Kantro developed the mini-slump cone test [19]. The test was conducted as follows:

• A square piece of flat glass on which the diagonals and the median were traced was covered with a plastic sheet. The plastic sheet is needed to avoid water or very fluid paste leakage under the mini-cone.
• The mini-slump cone was placed in the center of the glass plate and filled with the cement paste.
• The cone was gently lifted and after one minute the diameter of the pad formed was measured along the marked line on the glass in 4 directions.
• All four diameters were recorded and the average diameter was calculated.
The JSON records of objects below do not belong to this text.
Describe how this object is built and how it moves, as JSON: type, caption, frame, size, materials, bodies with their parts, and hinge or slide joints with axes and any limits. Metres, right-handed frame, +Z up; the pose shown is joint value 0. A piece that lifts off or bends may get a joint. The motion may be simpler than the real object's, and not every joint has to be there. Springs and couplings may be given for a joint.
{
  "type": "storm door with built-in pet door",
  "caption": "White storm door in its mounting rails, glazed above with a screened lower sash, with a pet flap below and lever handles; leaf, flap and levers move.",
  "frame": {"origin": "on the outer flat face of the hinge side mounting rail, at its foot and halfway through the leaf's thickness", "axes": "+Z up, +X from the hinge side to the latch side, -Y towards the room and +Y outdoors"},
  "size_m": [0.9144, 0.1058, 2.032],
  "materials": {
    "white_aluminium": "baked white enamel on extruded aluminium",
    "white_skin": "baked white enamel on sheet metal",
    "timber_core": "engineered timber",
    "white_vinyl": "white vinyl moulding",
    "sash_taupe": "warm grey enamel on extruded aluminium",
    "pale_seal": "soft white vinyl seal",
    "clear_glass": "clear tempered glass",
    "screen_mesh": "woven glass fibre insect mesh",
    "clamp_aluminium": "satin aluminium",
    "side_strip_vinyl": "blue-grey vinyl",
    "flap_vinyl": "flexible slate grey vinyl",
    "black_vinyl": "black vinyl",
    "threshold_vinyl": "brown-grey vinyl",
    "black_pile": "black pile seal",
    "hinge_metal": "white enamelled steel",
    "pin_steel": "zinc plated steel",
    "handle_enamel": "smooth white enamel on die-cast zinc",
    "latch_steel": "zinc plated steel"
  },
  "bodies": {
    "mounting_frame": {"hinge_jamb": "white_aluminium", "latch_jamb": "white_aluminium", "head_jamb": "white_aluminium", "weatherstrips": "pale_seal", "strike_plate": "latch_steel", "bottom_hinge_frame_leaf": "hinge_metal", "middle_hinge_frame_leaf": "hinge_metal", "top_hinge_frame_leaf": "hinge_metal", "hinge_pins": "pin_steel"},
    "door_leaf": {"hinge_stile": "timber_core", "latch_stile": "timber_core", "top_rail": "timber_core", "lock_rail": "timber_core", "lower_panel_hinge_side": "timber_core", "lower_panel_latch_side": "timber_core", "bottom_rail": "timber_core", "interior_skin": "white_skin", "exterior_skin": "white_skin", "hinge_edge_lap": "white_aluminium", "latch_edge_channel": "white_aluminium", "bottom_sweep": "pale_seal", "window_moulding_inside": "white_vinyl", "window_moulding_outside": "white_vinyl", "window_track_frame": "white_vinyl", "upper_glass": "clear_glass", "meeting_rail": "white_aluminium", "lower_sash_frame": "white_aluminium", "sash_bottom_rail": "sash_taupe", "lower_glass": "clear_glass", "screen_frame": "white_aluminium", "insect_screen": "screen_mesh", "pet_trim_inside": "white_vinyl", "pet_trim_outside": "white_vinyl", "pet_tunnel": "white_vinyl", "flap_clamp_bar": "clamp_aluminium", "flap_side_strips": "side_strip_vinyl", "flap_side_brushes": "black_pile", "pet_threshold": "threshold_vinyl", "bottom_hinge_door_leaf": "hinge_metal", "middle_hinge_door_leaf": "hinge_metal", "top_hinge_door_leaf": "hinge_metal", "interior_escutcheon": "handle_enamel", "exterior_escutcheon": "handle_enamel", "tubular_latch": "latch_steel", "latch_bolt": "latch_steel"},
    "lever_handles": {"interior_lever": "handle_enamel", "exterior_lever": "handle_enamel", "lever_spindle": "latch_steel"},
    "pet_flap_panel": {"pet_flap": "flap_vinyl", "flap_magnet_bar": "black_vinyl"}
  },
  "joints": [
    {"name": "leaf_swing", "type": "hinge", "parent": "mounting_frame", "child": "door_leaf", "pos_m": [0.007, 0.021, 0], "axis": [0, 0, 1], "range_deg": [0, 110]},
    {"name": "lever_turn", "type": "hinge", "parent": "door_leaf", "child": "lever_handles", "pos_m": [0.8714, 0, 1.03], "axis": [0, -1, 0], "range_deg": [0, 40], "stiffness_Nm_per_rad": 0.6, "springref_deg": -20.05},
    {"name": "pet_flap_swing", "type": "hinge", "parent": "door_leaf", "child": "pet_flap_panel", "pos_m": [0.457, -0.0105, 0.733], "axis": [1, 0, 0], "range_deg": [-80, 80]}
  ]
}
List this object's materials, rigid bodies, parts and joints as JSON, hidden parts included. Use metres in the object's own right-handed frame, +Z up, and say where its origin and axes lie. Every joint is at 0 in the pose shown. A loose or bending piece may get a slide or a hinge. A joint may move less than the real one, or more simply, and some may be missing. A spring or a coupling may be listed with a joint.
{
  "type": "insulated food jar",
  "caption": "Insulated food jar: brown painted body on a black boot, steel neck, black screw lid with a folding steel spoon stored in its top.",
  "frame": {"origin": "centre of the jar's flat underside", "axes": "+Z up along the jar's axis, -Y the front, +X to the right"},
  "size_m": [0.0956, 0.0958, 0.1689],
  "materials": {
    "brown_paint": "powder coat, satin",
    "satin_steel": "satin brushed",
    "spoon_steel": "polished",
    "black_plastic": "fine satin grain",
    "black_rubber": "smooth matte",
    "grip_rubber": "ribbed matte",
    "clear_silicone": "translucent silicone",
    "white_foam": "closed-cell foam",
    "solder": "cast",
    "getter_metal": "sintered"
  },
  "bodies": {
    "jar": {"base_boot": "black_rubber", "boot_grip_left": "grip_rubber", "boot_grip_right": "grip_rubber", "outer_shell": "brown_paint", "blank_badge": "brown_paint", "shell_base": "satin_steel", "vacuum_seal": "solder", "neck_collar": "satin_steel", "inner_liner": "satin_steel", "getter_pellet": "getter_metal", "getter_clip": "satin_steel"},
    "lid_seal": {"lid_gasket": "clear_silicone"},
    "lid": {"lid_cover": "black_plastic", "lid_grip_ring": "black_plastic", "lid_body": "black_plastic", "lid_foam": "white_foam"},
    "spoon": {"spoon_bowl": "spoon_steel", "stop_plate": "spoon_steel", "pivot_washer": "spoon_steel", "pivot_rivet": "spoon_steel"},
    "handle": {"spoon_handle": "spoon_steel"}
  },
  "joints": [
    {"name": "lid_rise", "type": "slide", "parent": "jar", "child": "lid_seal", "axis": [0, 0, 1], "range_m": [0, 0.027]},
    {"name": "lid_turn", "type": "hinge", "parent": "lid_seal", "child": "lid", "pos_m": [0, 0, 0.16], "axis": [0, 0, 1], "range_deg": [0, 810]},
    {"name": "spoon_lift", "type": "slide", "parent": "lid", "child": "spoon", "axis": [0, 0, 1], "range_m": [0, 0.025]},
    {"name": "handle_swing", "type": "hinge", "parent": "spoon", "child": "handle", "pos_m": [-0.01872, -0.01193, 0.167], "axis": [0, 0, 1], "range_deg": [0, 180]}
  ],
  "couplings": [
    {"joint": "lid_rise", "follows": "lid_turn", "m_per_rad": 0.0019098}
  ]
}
3.3.3. Marsh Cone Test Details

The Marsh cone is a funnel with a long neck and an opening of 5 mm, currently used to test oil well cement. This test is not a standard test. The test was conducted as follows:

• A Marsh cone was attached to a stand so that the small orifice was pointing down and a glass graduated cylinder was placed under the cone.
• Closing the small orifice with a finger, one liter of cement paste was poured into the cone.
• The orifice was opened and a stop watch started.

The time for a certain amount of cement paste to flow was recorded. The volumes selected were 300 mL, 500 mL and 700 mL. These settings were selected from research conducted by Nehdi et al. [20] that showed a non-linear flow of the cement paste for amounts higher than 700 mL.